Still, some Israeli Arabs think the vote is one of the few levers they have to improve their situation. "I have an Israeli passport," said Aboud Aboud, standing in his shoe shop. "I have to give my opinion. We have to take a stand."

Arabs make up more than a sixth of the Israeli electorate. The presence of Arab members in the Knesset (parliament) has been a visible symbol of Israel's claim to be the only democracy in the Middle East. For years, the Arab vote was also an important element in the Labour Party's domination of Israeli politics, despite its Zionist ideology.

But Israeli Arabs have experienced a series of blows in recent years that have loosened their attachment to the political system. The last Labour prime minister, Ehud Barak, publicly declared his desire to win a majority among Jewish voters -- spurning his party's Arab support, in effect.

He was in office in 2000, when 13 Israeli Arabs were shot dead during demonstrations in support of the uprising in the Palestinian territories.

In a prime ministerial election a year later, most Arab Israelis boycotted the polls. Just 18 per cent turned out to vote.

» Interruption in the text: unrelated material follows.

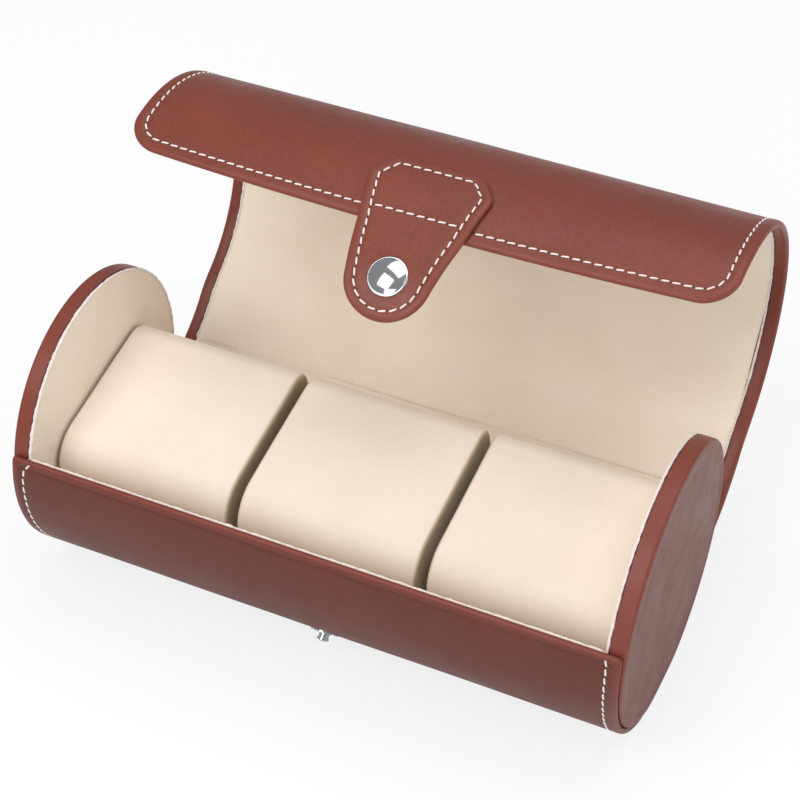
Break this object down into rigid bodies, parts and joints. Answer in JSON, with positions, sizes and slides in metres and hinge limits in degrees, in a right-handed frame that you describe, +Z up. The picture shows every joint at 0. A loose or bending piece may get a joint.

More Israeli Arabs are expected to cast a ballot this time. Part of the reason is a recent attempt to ban two of the most popular Arab-Israeli politicians, Azmi Bishara and Ahmed Tibi.

Israel's election commission, which consists mainly of members of the Jewish-dominated political parties, ordered the two men struck from the ballot on the grounds that they were opposed to the existence of the Jewish state.

In an eloquent address to Israel's Supreme Court, Mr. Bishara, a charismatic former philosophy professor, argued that his belief in a secular Israeli state does not mean that he opposes its Jewish character. The court overturned the banning order.

After the judgment, Mr. Bishara said: "Arabs in Israel will have a feeling that they are not orphans of Israeli democracy. They are citizens of Israel."

Awad Abed Fattah, the general secretary of Mr. Bishara's Balad Party, said the controversy had energized the Arab electorate. "At the beginning of the campaign, Palestinians were quite indifferent," he said. "But the attempt to ban us caused people to become more interested in the election."

Still, there is little reason for Israeli Arabs to believe their lot will improve as a result of the election, and few expect Arabs to turn out in the numbers they once did.

"These elections won't bring anything new, whether at the level of Israeli society, the level of the Arab population, or regarding Jewish-Arab relations in Israel," said Professor Majid AlHaj, an Arab Israeli who teaches sociology at Haifa University. "More and more Arabs think that voting has no effect except to give Israel an appearance of legitimacy as a democratic state."